Here is the Classification report that helps us clarify the multi-class matrix we are seeing:

report

It is clear that the class “positive” has outnumbered the “negative” and the “neutral” classes — therefore the pretty good precision, recall and overall f1-score! Having in mind that the neutral class was formed by only one review (3) the result of the prediction is understandable. I find the results of precision and overall f1-score for negative reviews to be satisfying.

Predicting the Sentiment

As part of the project, I performed prediction and eveluation of the reviews using the following classifiers: Logistic Regression, Multinomial Naive Bayes, Decision Tree, Random Forests, KNN, AdaBoost, and XGBoost. My decision to use these algorithms was based on using a set of different classifiers, from simple to complex, and then evaluate the performance of each algorithm.
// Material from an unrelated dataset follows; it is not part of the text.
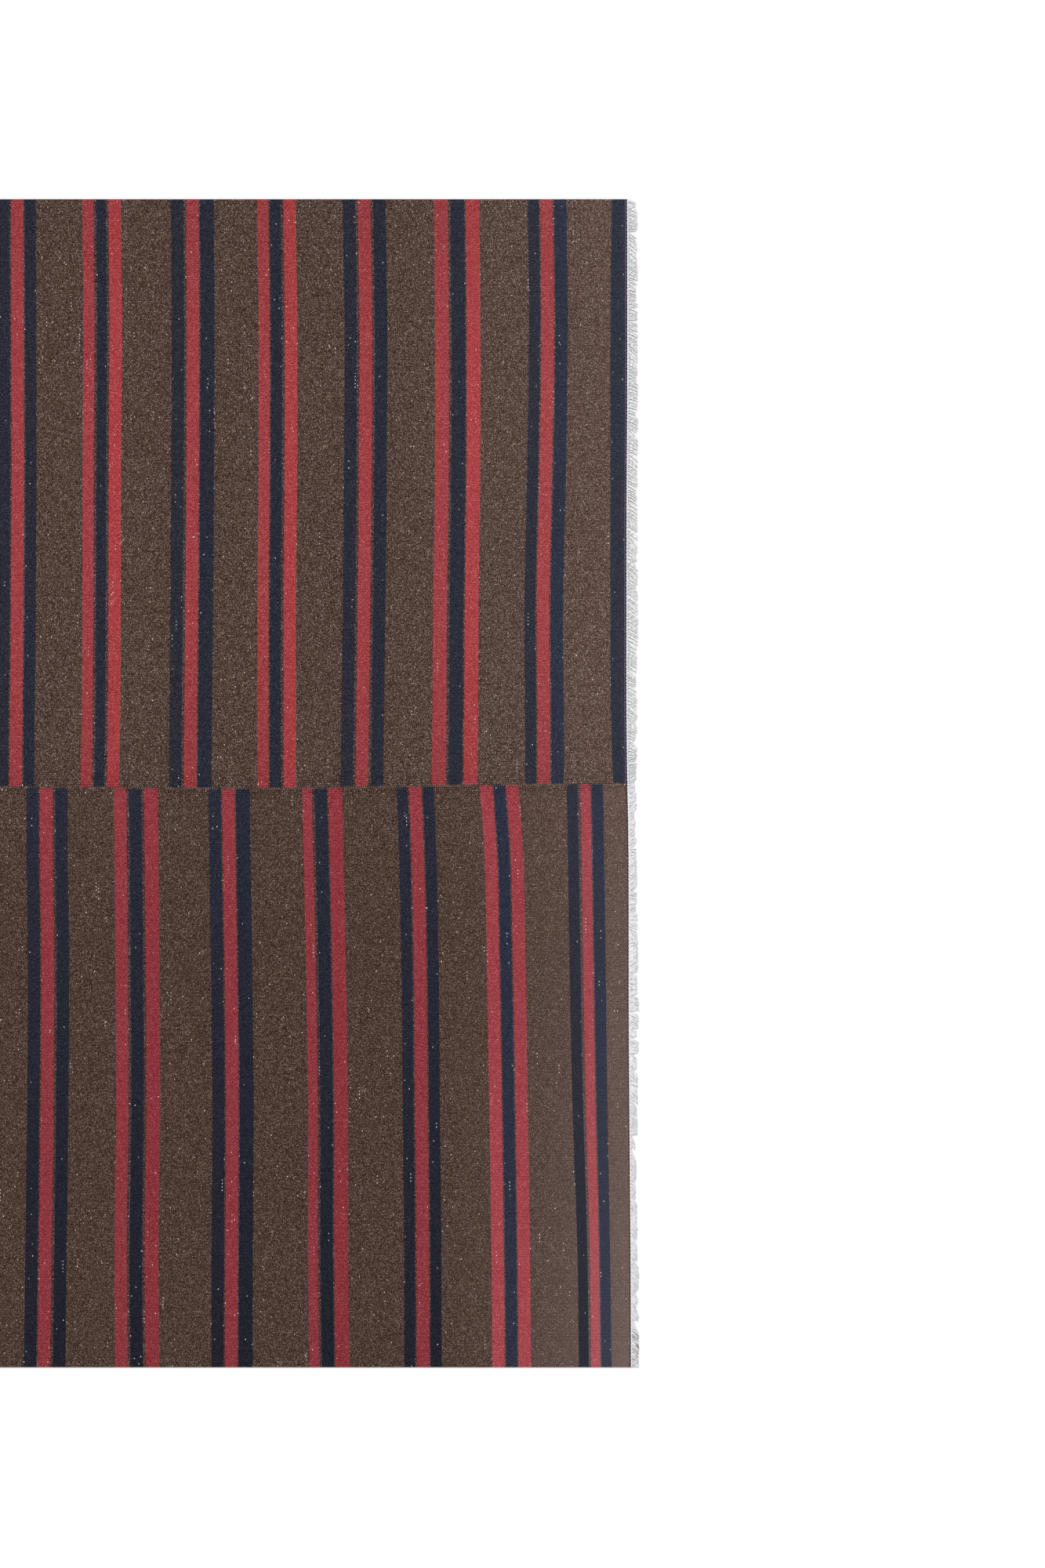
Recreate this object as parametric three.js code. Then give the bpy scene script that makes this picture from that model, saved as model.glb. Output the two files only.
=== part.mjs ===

Prior to fitting models, I have vectorized the data using TfidfVectorizer, and a StandardScaler as my Feature scaling tool. Here are the results of said classifiers:

models

XGBoost and Logistic Regression displayed best results in the predictive modeling, therefore I would go with using these two algorithms to enhance the results with hyperparameter tuning.

Conclusion

The Yelp Dataset is quite rich on potential it has to help businesses understand customers and their needs. As such, I would definitely continue working on getting better results with sentiment prediction. The prediction results in this project have showed there is room to enhance performance of used algorithms, or use a Neural Network and compare results.

As far as the exploration of the dataset goes, I can conclude that customers are more than willing to rate and review their experience with an establishment, especially restaurants and shopping establishments. The trend of sharing your experience is on the rise, and businesses can benefit greatly from such detailed analysis of reviews and ratings their customers leave.